Im Alter von 19 Jahren verließ der junge Erlewein sein Elternhaus, um in Hessen das Abitur abzulegen. Anschließend arbeitete er einige Jahre als Finanzbuchhalter, bis er sich vor 30 Jahren dazu entschloss, in Füssen Fuß zu fassen. „Es war Juni, als ich nach Füssen gezogen bin. Zu dieser Zeit regnete es sechs Wochen am Stück. Da fragte ich mich schon, ob es wirklich eine gute Entscheidung war, hierher zu kommen“, erinnert sich Helmar Erlewein lächelnd. Letztendlich gab es nichts zu bereuen. Er gründete eine Familie, führte über viele Jahre eine eigene Firma und arbeitete freiberuflich in der IT-Branche. Dabei lernte Helmar Erlewein die eigene Flexibiltät sehr zu schätzen. „Ich will arbeiten, die Rente interessiert mich nicht“, meint der 59-Jährige. „Ich nehme gerne Änderungen an. Die Arbeitswelt hat sich radikal geändert. Heute muss man flexibel sein, egal wie alt man ist, denn es gibt keine Firmen mehr mit Garantie auf einen lebenslangen Arbeitsplatz.“ Glücklicherweise ist seine Familie genauso flexibel. Sein Sohn studiert beispielsweise inzwischen an der LMU in München. Wenn es erforderlich ist, steht Helmar Erlewein zur Stelle, ganz gleich, ob es nachts um elf oder Sonntag ist. Als Leiter des BLZ ist er Angestellter der Stadt Füssen, aber einfach den Stift hinlegen und Feierabend machen, kommt für ihn nicht in Frage. Dabei kommen ihm in seiner neuen Position die Erfahrungen seiner beruflichen Laufbahn sehr entgegen. Als Finanzbuchhalter musste er viel mit Zahlen agieren, IT ist allgegenwärtig und durch die Liebe zum Eissport machte er im September 2010 letztendlich sein Hobby zum Beruf.

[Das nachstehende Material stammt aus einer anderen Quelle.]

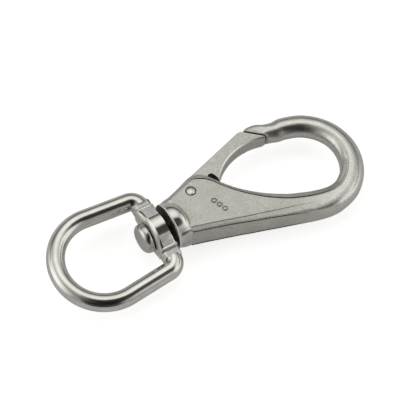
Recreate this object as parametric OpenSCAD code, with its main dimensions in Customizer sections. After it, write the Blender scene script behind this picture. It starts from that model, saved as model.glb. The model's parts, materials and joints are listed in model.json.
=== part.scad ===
// Swivel-eye boat snap: a cast hook with a sprung lever gate and a free-turning eye.
// +X runs along the swivel axis from the eye to the hook, +Y points to the gate side,
// and +Z is square to the flat body. The origin is the centre of the eye's round end.

/* [Eye] */
// Diameter of the eye's round bar
eye_bar_d = 6.3; // [5:0.1:6.4]
// Radius of the eye's round end, to the middle of the bar
eye_r = 15.6; // [14:0.1:17]
// Distance from the round end's centre to the middle of the crossbar
eye_len = 20.4; // [19:0.1:20.6]
// Angle by which each leg leans in towards the crossbar
eye_taper = 5.4; // [3:0.1:8]
// Radius of each corner, to the middle of the bar
eye_corner_r = 3.6; // [3.4:0.1:6]
// Width of the crossbar and its collar along the swivel axis
collar_w = 6; // [5:0.1:6]
// Outer diameter of the collar
collar_d = 14.6; // [13:0.1:15]
// Angle at which the eye lies about the swivel axis
eye_turn = 7.5; // [0:0.5:90]

/* [Swivel stud] */
// Diameter of the stud's shank
shank_d = 6; // [5:0.1:6.4]
// Diameter of the stud's button head
head_d = 10.4; // [9:0.1:12]
// Thickness of the button head
head_t = 3.2; // [2:0.1:3.4]
// Length of shank held in the neck
shank_grip = 6.5; // [4:0.1:6.6]

/* [Hook body] */
// Thickness of the body between its flat panels
body_t = 9.8; // [9:0.1:10]
// Height of each flat panel above the rounded body
panel_rise = 0.1; // [0.1:0.05:0.2]
// Diameter of the round flange beside the eye
flange_d = 16.2; // [15:0.1:17]
// Thickness of the flange's rim
rim_t = 0.8; // [0.6:0.1:1]
// Half angle of the wedge that the body's two sides make
wedge_angle = 18; // [17.5:0.1:18.5]
// Diameter of the hook's round bar at the far end of the bowl
bar_d = 7.8; // [7.4:0.1:8.4]
// Radius of the bowl, to the middle of the bar
bowl_r = 16.9; // [16.7:0.1:17.1]

/* [Gate] */
// Thickness of the lever gate
gate_t = 6; // [5.4:0.1:6]
// Width of the slot that the gate turns in
slot_w = 6.4; // [6.4:0.1:6.8]
// Diameter of the gate's rivet
rivet_d = 3.7; // [3:0.1:3.8]
// Diameter of the gate's hinge eye
hub_d = 8.2; // [8:0.1:8.4]

/* [Spring] */
// Diameter of the spring's wire
wire_d = 0.7; // [0.5:0.05:0.8]
// Diameter of the coil, to the middle of the wire
coil_d = 5.2; // [5:0.1:5.4]
// Number of whole turns in the coil
coil_turns = 3; // [2:1:3]

/* [Hidden] */
$fn = 64;
over = 1;                               // how far a cutting shape runs past what it cuts
run_clear = 0.05;                       // radial clearance of a turning fit

// Places along the swivel axis
collar_face = eye_len + collar_w / 2;
flange_x = collar_face + 1.2;           // the flange's face, past a 1.2 mm gap
head_x = eye_len - collar_w / 2 - 0.6;  // the button's inner face, 0.6 mm off the collar
neck_x = flange_x + 6.2;                // where the domed neck runs out on the panel
body_h = body_t / 2 - panel_rise;       // half height of the rounded body

// Bowl and hinge
bowl = [75.4, -2.4];
hinge = [36.8, 5.8];

// The line of the wedge's side on the gate's side; the spine's side is a little closer in
side_x = 29.5;
side_y = 8.2;
function wedge(x) = side_y + (x - side_x) * tan(wedge_angle);

function turn2(p, a) = [p.x * cos(a) - p.y * sin(a), p.x * sin(a) + p.y * cos(a)];
function arc(c, r, a0, a1, n) = [for (i = [0:n]) c + turn2([r, 0], a0 + (a1 - a0) * i / n)];
function spline(a, b, c, d, t) =
    0.5 * (2 * b + (c - a) * t + (2 * a - 5 * b + 4 * c - d) * t * t
    + (3 * b - a - 3 * c + d) * t * t * t);

// Closed solid through rings of points; each ring has the same number of points.
module loft(rings, closed = false) {
    n = len(rings);
    m = len(rings[0]);
    last = closed ? n - 1 : n - 2;
    points = [for (ring = rings) each ring];
    walls = [
        for (i = [0:last], j = [0:m - 1], k = [0, 1])
            let (a = i * m, b = ((i + 1) % n) * m, c = (j + 1) % m)
            k == 0 ? [a + j, b + j, b + c] : [a + j, b + c, a + c]
    ];
    caps = closed ? [] : [[for (j = [0:m - 1]) j], [for (j = [m - 1:-1:0]) (n - 1) * m + j]];
    polyhedron(points = points, faces = concat(walls, caps), convexity = 6);
}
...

„Ich liebe die typische alte schwäbische Küche“

Seine schwäbischen Wurzeln hat Erlewein nie vergessen. Aber die Mentalität der typischen „Spätzle-Schwaben“ hat er in seiner Zeit in Füssen längst verloren. Fragt man ihn heute, was er aus seiner Jugendzeit am meisten vermisst, muss er spontan an die Kochkunst seiner Großmutter denken. „Ich koche eher selten. Es wäre schön, wenn ich die Spätzle meiner Oma zubereiten könnte. Ich liebe die typische alte schwäbische Küche.“

Dafür ist Erlewein viel herum gekommen. In seiner aktiven Curling-Zeit war er als deutscher Vizemeister mit seiner Mannschaft unter anderem in Japan, Tschechien und den USA unterwegs. Durch seine Position als Nationaltrainer der deutschen Rollstuhl-Curler verschlug es ihn zuletzt nach Kanada. Er bezeichnet sich selbst als reisefreudig und gesellig. Aber genauso braucht Helmar Erlewein es auch allein zu sein. Dieser Vielseitigkeit hat er es vielleicht zu verdanken, dass er trotz der vielen Erfolge in seinem Leben ein bodenständiger Mensch geblieben ist. Und Dank seiner vielseitigen beruflichen Laufbahn kann er sich zukünftig als Leiter des BLZ beweisen, ohne auf seine Flexibilität verzichten zu müssen.